When it comes to the male-female divide, the recent overreliance by studios on visual effects may play a role. The bar for visual effects has been raised so high, experts say, that nothing less than a prolonged smackdown between a raging Hulk and a supersize Iron Man has much hope of turning male heads.

"You used to be able to go to movies and see something that you never saw before – a giant shark, dinosaurs," said Allison Shearmur, a producer of "Cinderella" and a former senior executive at Lionsgate, Paramount and Universal. "But spectacular visual effects have become routine."

Shearmur continued: "So what does that mean? It means that we’ve got to make more movies that have a compelling core story. The audience still comes when the story is strong, when we can laugh or cry or be afraid in a theater together."

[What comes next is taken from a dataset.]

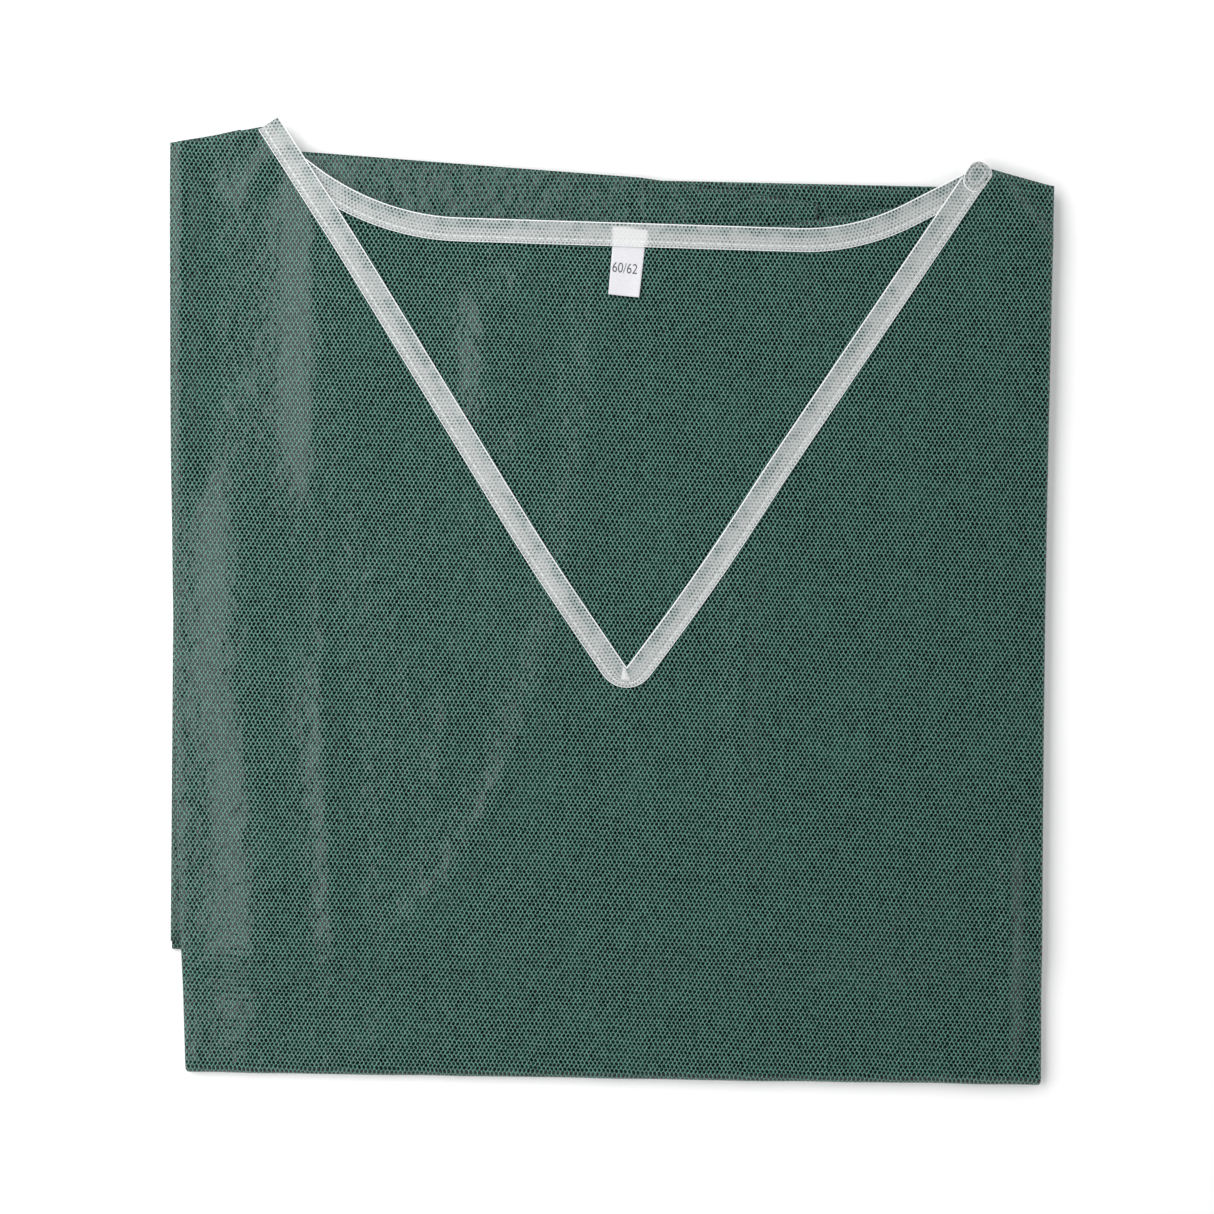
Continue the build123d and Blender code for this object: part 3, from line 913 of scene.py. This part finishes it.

Fellman of Warner Bros. predicted that boys would return en masse for coming PG-13 event movies like "Furious 7" and "The Avengers: Age of Ultron."

"Outside of ‘American Sniper,’ which started older and got younger, and ‘Kingsman: The Secret Service,’ there has been a noticeable lack of young men," Fellman said. "But a lot of the so-called guy movies recently have been rated R, and you lose a lot of tweeners that way," he noted.

Warner will add another R-rated comedy to the mix on Friday with "Get Hard," which has been generating solid interest from men in prerelease surveys.

But the success of Hollywood’s summer box office may well rest with women. Nestled among the superheroes and action movies are an unusually large number of pictures aimed at a female audience, including "Pitch Perfect 2," an estrogen-heavy musical comedy; "Spy," an action comedy starring Melissa McCarthy; "Pan," a splashy adaptation of the Peter Pan story; and the male stripper sequel "Magic Mike XXL."

"The whole notion of the summer blockbuster has always been built around young men," Dergarabedian said. "I think we’re about to see that change. The clout and importance of the female audience has never been bigger."